Your instructions - Begin at the line containing "Keep writing the" in the entries below and end at the line containing "bpy.context.view_layer.update()"; transcribe that range exactly and nothing outside it.

(Rows from a 3D modeling dataset)
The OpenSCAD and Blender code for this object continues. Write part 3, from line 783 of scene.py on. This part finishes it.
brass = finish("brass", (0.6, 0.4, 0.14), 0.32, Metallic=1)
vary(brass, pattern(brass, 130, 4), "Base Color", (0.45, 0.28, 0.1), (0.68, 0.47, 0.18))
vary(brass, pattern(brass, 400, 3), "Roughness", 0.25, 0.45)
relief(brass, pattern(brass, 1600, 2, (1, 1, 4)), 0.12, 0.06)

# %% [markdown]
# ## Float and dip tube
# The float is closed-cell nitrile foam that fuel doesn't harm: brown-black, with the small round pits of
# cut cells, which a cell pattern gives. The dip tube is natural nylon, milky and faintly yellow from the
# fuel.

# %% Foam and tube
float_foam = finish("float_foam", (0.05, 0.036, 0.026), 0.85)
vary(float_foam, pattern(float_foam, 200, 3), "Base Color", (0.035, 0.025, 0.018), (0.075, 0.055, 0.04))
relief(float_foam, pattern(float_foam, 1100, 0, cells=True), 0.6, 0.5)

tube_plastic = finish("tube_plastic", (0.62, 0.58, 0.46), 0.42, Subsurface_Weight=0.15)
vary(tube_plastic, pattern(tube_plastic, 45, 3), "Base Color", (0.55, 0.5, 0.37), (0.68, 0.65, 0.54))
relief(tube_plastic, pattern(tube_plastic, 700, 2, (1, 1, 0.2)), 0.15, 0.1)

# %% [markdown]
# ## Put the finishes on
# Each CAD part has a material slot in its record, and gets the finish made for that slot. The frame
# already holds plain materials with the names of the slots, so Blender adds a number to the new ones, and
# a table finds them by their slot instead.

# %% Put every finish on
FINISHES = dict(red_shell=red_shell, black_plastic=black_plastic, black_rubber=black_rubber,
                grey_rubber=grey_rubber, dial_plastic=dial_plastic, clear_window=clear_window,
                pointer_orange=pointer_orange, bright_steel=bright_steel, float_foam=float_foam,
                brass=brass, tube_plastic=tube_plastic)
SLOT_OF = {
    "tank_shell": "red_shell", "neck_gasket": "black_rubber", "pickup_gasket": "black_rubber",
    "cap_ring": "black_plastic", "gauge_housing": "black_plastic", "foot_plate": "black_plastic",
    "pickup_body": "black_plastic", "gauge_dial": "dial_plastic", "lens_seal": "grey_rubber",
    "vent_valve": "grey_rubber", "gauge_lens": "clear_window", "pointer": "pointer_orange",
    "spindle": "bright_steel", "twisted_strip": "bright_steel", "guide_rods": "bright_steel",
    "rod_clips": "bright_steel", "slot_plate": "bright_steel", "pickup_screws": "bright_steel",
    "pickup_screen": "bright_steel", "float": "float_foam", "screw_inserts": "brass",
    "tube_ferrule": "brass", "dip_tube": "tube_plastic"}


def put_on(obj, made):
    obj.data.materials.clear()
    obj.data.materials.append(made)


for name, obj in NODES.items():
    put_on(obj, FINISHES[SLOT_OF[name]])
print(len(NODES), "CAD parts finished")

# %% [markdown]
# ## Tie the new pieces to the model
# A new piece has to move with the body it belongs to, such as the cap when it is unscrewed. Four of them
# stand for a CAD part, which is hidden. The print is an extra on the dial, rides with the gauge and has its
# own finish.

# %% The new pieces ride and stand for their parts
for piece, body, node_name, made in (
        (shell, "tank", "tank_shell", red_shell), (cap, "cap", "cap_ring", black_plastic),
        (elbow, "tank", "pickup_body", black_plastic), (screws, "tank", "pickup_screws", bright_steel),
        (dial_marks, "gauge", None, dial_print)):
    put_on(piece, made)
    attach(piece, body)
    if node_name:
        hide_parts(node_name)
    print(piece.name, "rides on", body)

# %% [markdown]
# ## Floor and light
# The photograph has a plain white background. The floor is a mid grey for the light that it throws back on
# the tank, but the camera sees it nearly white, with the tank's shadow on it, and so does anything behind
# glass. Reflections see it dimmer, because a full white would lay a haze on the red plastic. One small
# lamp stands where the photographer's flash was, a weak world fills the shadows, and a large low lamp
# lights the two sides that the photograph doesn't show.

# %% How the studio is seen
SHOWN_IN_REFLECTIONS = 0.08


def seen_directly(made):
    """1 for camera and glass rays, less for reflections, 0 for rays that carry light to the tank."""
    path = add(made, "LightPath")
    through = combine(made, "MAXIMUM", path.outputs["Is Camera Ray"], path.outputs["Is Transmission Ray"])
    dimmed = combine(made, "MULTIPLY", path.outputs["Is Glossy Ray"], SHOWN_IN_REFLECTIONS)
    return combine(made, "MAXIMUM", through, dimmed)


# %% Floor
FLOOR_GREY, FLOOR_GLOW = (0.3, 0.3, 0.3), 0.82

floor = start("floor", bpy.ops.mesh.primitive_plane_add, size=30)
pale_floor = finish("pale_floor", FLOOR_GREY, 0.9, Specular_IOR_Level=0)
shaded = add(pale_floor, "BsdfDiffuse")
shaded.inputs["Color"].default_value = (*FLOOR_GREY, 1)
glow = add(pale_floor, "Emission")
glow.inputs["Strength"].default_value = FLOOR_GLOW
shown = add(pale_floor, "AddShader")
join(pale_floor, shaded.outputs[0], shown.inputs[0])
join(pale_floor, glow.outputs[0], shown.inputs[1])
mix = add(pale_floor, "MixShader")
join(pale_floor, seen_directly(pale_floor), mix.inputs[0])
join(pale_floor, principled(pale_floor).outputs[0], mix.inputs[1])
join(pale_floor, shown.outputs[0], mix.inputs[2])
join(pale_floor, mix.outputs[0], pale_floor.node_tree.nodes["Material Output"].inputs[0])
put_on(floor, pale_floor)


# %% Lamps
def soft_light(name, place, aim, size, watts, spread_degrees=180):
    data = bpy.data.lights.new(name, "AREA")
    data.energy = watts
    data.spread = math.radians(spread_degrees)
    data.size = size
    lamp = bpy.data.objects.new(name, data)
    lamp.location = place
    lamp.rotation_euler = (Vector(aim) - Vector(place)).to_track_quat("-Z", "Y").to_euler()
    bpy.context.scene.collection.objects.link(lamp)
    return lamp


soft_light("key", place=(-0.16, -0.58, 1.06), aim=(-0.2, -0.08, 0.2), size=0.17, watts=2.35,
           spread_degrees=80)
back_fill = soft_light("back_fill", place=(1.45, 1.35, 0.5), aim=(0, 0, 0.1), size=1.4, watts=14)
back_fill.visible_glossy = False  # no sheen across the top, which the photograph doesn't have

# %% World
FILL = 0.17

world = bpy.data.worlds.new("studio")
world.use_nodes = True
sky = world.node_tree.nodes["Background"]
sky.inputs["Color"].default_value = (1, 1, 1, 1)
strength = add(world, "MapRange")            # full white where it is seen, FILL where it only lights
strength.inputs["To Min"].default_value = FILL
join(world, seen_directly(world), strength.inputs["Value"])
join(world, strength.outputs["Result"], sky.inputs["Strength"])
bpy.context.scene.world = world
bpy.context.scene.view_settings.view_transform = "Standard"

...

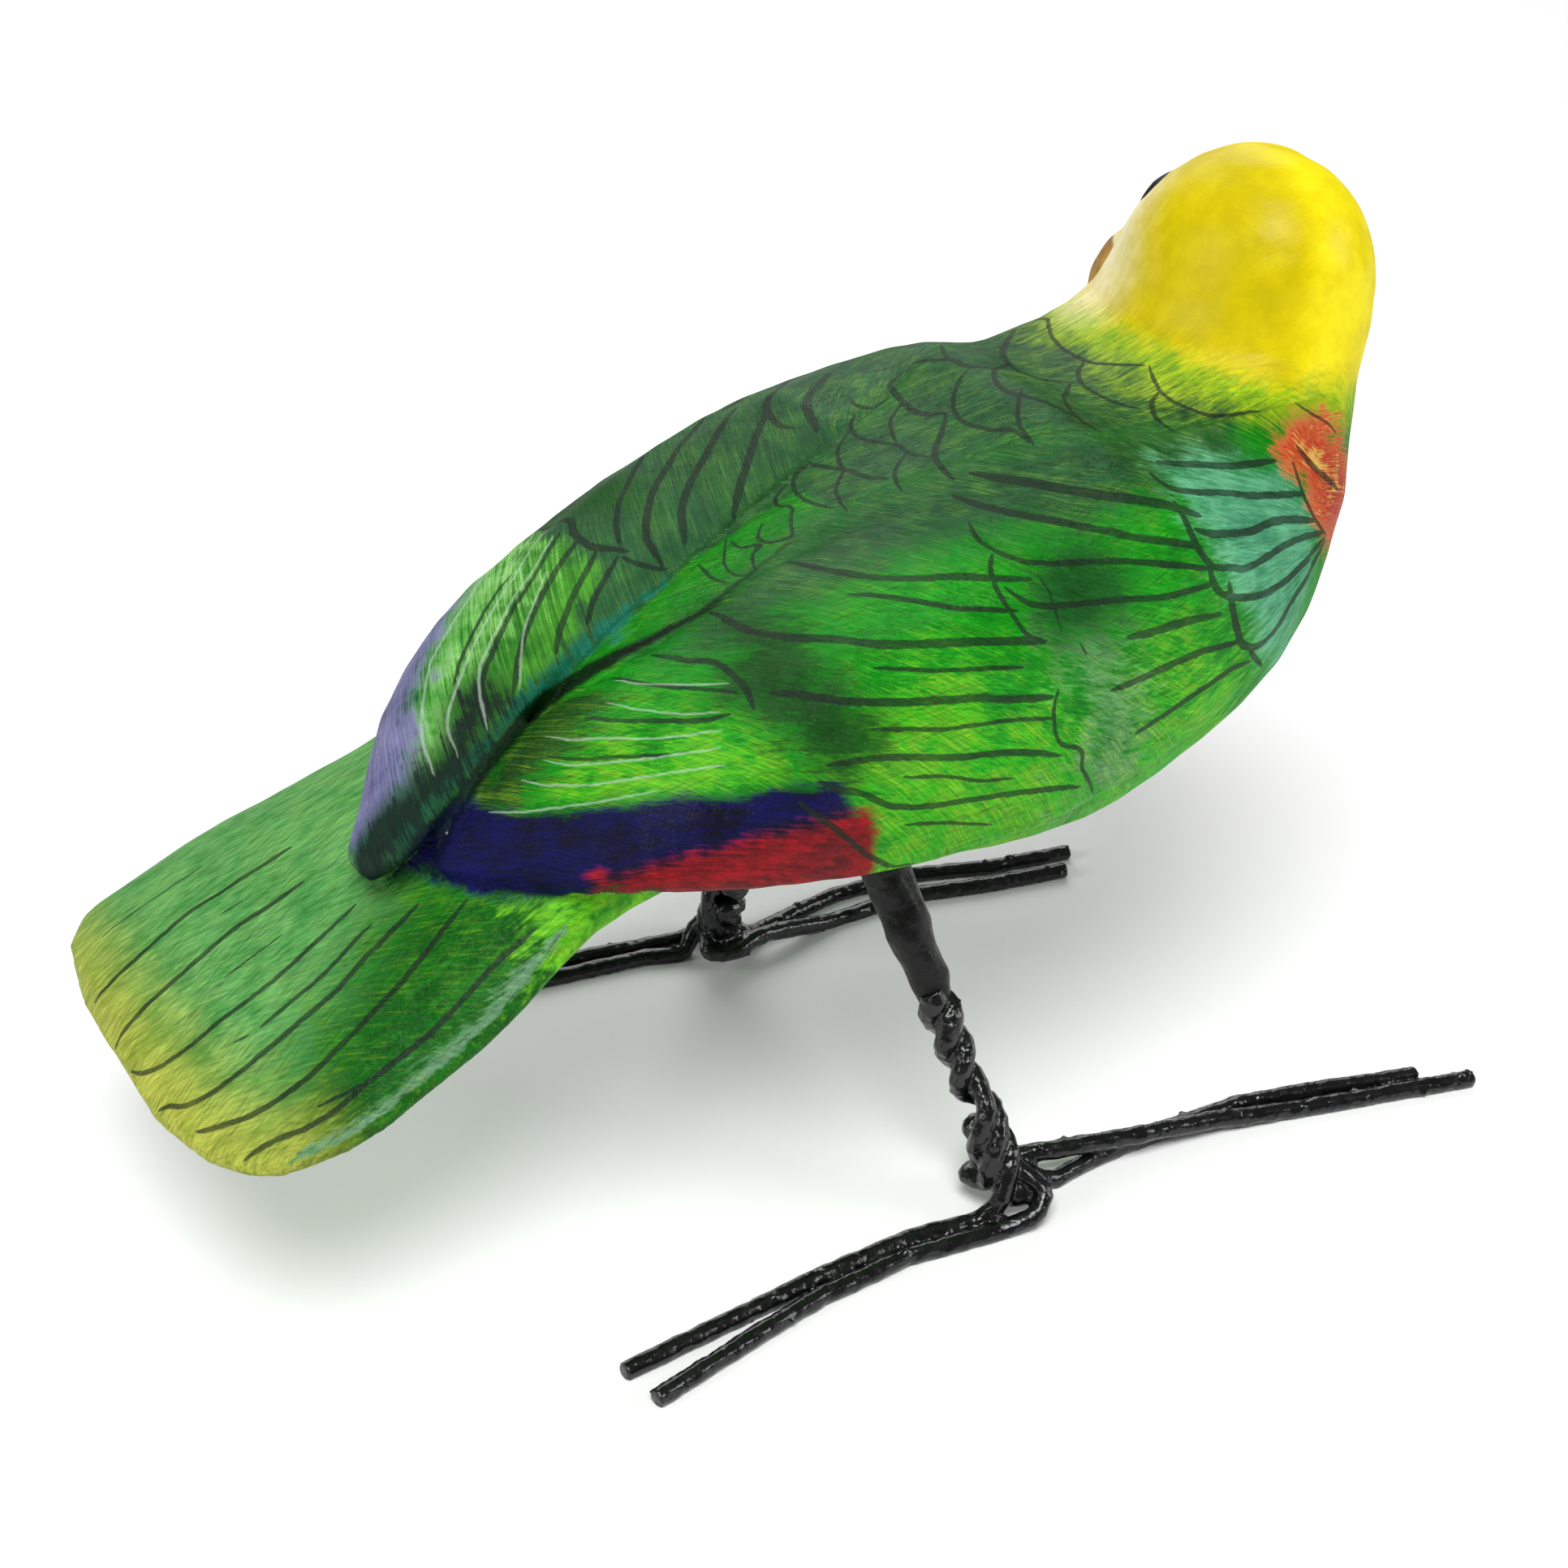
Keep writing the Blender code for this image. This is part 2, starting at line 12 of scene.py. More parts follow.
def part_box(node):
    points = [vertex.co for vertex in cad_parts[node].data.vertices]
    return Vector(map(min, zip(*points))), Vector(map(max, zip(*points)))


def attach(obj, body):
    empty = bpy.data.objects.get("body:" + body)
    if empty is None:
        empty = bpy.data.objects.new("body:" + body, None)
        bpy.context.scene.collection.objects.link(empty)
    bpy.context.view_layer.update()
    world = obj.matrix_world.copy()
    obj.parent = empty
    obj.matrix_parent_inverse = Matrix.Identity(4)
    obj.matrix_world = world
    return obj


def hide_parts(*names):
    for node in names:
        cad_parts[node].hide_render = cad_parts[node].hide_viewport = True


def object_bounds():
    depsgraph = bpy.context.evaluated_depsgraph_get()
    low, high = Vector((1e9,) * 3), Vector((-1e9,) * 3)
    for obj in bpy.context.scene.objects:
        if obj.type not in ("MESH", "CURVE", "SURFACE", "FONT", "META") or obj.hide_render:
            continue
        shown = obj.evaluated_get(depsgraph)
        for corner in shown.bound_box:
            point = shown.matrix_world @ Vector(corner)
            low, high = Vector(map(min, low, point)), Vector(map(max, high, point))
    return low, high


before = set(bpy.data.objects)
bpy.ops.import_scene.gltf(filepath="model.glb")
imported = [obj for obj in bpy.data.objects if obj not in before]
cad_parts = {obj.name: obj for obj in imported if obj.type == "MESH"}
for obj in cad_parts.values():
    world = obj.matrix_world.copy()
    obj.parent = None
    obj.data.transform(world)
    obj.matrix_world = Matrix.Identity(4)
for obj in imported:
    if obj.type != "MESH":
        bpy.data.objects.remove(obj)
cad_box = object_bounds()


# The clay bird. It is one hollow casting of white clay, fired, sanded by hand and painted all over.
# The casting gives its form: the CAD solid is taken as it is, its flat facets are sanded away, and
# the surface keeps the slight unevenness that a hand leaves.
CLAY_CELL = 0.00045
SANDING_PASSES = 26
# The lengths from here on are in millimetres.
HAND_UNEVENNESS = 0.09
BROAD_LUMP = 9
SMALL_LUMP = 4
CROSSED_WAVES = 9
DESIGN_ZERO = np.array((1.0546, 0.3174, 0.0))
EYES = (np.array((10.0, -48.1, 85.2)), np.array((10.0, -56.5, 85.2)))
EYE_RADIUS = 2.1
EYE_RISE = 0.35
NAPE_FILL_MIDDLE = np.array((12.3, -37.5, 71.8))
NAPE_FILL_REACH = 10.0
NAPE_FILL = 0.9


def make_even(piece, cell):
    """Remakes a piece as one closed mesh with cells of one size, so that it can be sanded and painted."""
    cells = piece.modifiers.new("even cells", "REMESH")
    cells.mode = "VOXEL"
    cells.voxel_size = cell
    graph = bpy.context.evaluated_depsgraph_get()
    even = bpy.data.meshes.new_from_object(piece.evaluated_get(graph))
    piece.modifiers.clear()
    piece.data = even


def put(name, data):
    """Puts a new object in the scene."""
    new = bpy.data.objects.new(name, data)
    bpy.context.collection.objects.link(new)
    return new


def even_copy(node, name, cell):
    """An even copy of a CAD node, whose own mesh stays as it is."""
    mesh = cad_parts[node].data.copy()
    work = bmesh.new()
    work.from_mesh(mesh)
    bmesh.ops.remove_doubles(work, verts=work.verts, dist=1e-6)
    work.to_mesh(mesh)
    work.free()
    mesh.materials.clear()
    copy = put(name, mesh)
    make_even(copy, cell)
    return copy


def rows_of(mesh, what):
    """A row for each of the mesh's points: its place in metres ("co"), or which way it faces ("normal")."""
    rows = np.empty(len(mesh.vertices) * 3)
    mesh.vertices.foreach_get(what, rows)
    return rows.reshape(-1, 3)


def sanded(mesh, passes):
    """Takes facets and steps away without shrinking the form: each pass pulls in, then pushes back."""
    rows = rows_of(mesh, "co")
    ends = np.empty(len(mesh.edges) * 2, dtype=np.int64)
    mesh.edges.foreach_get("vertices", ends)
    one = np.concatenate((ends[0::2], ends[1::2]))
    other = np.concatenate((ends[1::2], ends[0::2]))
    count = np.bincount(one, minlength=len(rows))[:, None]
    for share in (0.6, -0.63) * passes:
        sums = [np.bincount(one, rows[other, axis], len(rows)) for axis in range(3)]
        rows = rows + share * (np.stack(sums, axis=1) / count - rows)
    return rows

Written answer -
Keep writing the Blender code for this image. This is part 2, starting at line 12 of scene.py. More parts follow.
def part_box(node):
    points = [vertex.co for vertex in cad_parts[node].data.vertices]
    return Vector(map(min, zip(*points))), Vector(map(max, zip(*points)))


def attach(obj, body):
    empty = bpy.data.objects.get("body:" + body)
    if empty is None:
        empty = bpy.data.objects.new("body:" + body, None)
        bpy.context.scene.collection.objects.link(empty)
    bpy.context.view_layer.update()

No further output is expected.